ENTRIES SUPPLIED
>> BEGIN
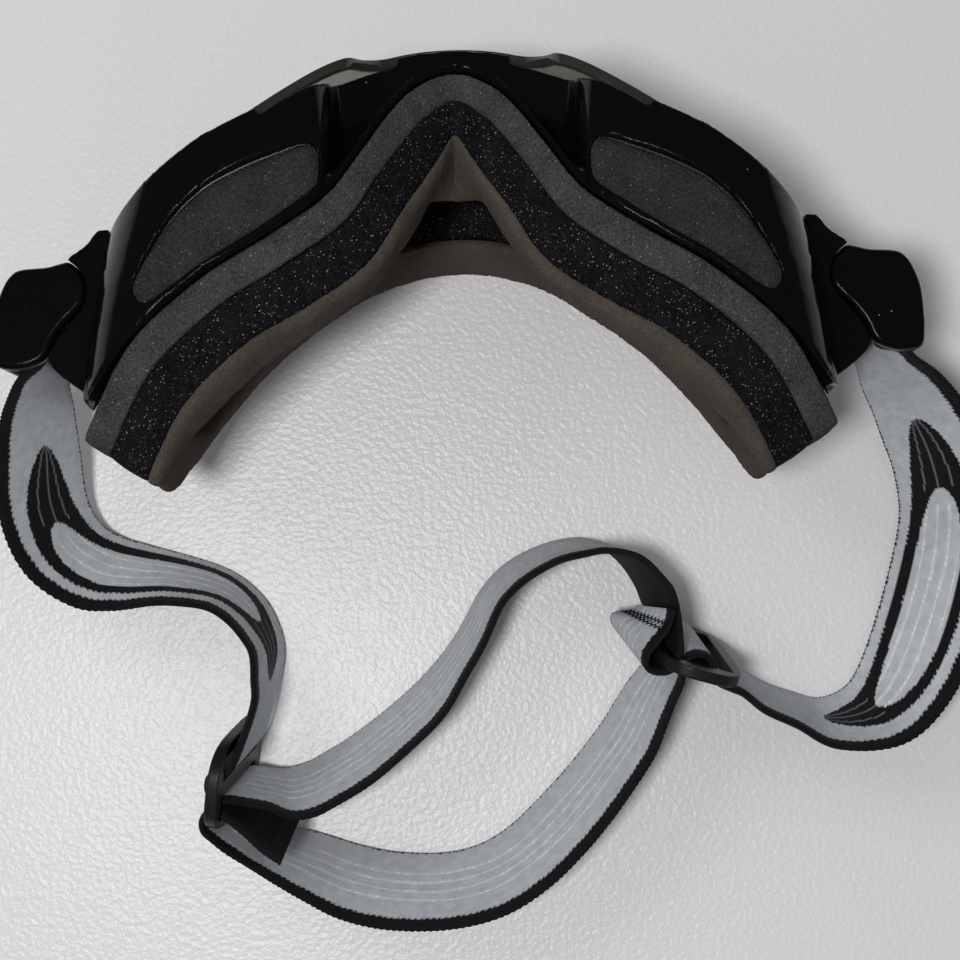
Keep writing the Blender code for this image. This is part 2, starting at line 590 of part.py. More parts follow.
>> END
>> BEGIN
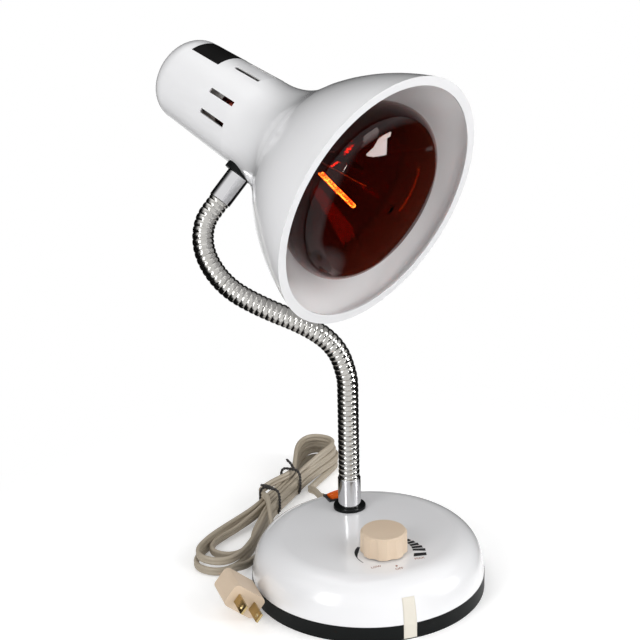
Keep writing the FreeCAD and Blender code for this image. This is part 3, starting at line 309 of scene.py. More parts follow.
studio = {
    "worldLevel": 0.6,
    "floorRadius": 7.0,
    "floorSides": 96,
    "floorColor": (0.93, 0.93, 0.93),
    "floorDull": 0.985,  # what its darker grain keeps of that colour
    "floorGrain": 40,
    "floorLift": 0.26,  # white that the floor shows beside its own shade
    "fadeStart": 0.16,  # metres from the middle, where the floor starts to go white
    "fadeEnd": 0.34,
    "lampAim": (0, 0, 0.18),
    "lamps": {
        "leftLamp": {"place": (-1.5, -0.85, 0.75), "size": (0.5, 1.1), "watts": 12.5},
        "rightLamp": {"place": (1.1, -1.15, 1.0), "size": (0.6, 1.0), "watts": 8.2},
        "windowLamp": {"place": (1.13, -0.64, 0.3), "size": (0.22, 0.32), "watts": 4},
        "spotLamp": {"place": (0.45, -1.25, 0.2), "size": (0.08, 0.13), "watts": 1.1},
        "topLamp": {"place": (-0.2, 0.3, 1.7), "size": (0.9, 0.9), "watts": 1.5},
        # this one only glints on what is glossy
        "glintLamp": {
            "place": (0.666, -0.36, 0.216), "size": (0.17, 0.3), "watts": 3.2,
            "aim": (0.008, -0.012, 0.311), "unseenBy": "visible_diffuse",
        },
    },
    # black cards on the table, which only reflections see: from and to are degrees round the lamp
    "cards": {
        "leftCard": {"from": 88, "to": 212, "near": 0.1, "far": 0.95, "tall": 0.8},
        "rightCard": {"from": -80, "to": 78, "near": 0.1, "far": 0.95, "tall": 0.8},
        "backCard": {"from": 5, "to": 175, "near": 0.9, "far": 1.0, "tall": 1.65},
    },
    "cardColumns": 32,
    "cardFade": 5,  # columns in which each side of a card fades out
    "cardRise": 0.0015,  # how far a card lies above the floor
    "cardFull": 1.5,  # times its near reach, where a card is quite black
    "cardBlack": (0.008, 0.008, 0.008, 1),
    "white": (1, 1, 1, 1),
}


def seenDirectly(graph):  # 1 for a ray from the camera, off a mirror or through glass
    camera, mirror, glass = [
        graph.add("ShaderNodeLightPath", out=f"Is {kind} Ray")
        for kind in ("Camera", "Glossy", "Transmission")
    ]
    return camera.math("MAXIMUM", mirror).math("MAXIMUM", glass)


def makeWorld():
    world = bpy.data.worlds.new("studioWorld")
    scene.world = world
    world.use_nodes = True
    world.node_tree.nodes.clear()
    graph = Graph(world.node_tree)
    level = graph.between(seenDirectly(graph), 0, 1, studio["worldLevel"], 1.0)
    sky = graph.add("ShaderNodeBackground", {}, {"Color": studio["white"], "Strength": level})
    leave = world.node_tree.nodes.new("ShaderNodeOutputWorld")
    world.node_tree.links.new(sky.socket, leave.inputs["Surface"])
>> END
TASK DIRECTIONS
Copy out every line from the records that has the word "image".

RESPONSE TO THIS TASK
Keep writing the Blender code for this image. This is part 2, starting at line 590 of part.py. More parts follow.
Keep writing the FreeCAD and Blender code for this image. This is part 3, starting at line 309 of scene.py. More parts follow.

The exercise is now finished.